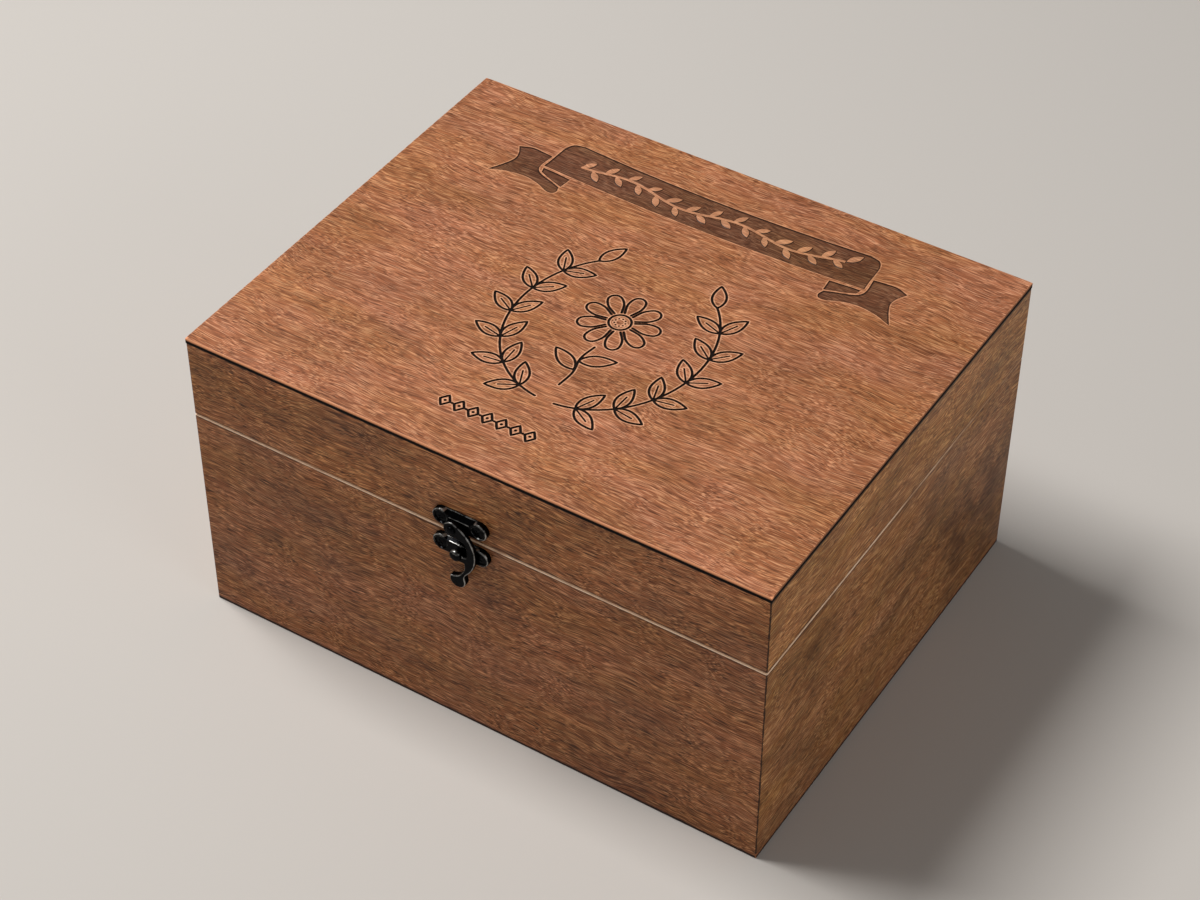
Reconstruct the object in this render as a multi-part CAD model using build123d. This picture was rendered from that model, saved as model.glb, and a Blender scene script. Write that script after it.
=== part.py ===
from build123d import *
import math
import os

# Keepsake box of stained wood with a hinged lid and a swing-hook clasp.
# Millimetres, +Z up, +X to the right seen from the front, and the clasp faces -Y.
# The origin is the middle of the underside, on the surface that the box stands on.
# Each piece is one STEP file, and a set of like screws shares one.

# Case, outside sizes
box_width = 300.0
box_depth = 238.0
box_height = 164.0
seam_height = 119.0

# Boards and panels
wall_thickness = 8.0
bottom_thickness = 3.0
top_thickness = 3.0
corner_radius = 0.8
seam_chamfer = 0.6
panel_chamfer = 0.3

# Clasp plates, measured from the seam line and from the front of the case
clasp_x = -2.0
plate_thickness = 2.8
plate_bevel = 0.5
ear_radius = 4.5
hook_plate_spacing = 19.4
hook_plate_rise = 8.9
hook_plate_dip = 2.8
catch_plate_spacing = 20.2
catch_plate_drop = 6.7
catch_plate_waist = 1.5
boss_height = 0.4

# Swing hook and the rivet that it turns on
pivot_offset = -2.6
pivot_rise = 6.3
tab_radius = 4.8
rivet_radius = 1.5
rivet_head_radius = 2.7
rivet_head_height = 1.3
hook_bore_clearance = 0.05
hook_gap = 0.2
hook_thickness = 2.0
hook_head_radius = 4.2
hook_bevel = 0.25
bow_radius = 17.0
bow_angle = 247.5
bow_width = 4.5
bay_corner = 4.0
lip_thickness = 2.3
lip_reach = 3.4
stop_radius = 0.7
stop_angle = -25.0
neck_round = 2.5
scoop_radius = 8.2
scoop_offset = 4.6
scoop_rise = 9.8
tail_offset = 0.1
tail_drop = 15.7
tail_radius = 4.1
tail_extra = 0.5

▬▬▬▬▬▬

§ Directions:
Reproduce all the data word for word.

§ Answer to the exercise:
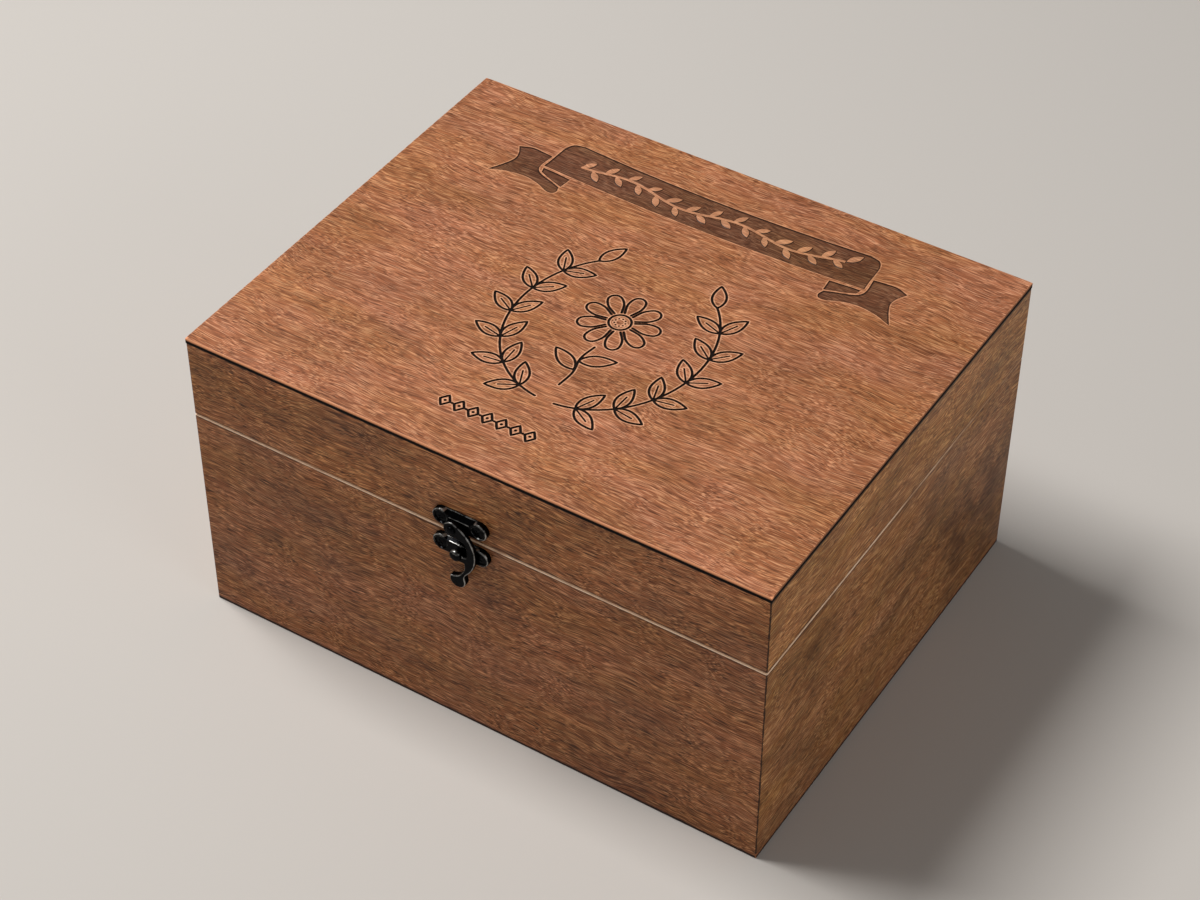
Reconstruct the object in this render as a multi-part CAD model using build123d. This picture was rendered from that model, saved as model.glb, and a Blender scene script. Write that script after it.
=== part.py ===
from build123d import *
import math
import os

# Keepsake box of stained wood with a hinged lid and a swing-hook clasp.
# Millimetres, +Z up, +X to the right seen from the front, and the clasp faces -Y.
# The origin is the middle of the underside, on the surface that the box stands on.
# Each piece is one STEP file, and a set of like screws shares one.

# Case, outside sizes
box_width = 300.0
box_depth = 238.0
box_height = 164.0
seam_height = 119.0

# Boards and panels
wall_thickness = 8.0
bottom_thickness = 3.0
top_thickness = 3.0
corner_radius = 0.8
seam_chamfer = 0.6
panel_chamfer = 0.3

# Clasp plates, measured from the seam line and from the front of the case
clasp_x = -2.0
plate_thickness = 2.8
plate_bevel = 0.5
ear_radius = 4.5
hook_plate_spacing = 19.4
hook_plate_rise = 8.9
hook_plate_dip = 2.8
catch_plate_spacing = 20.2
catch_plate_drop = 6.7
catch_plate_waist = 1.5
boss_height = 0.4

# Swing hook and the rivet that it turns on
pivot_offset = -2.6
pivot_rise = 6.3
tab_radius = 4.8
rivet_radius = 1.5
rivet_head_radius = 2.7
rivet_head_height = 1.3
hook_bore_clearance = 0.05
hook_gap = 0.2
hook_thickness = 2.0
hook_head_radius = 4.2
hook_bevel = 0.25
bow_radius = 17.0
bow_angle = 247.5
bow_width = 4.5
bay_corner = 4.0
lip_thickness = 2.3
lip_reach = 3.4
stop_radius = 0.7
stop_angle = -25.0
neck_round = 2.5
scoop_radius = 8.2
scoop_offset = 4.6
scoop_rise = 9.8
tail_offset = 0.1
tail_drop = 15.7
tail_radius = 4.1
tail_extra = 0.5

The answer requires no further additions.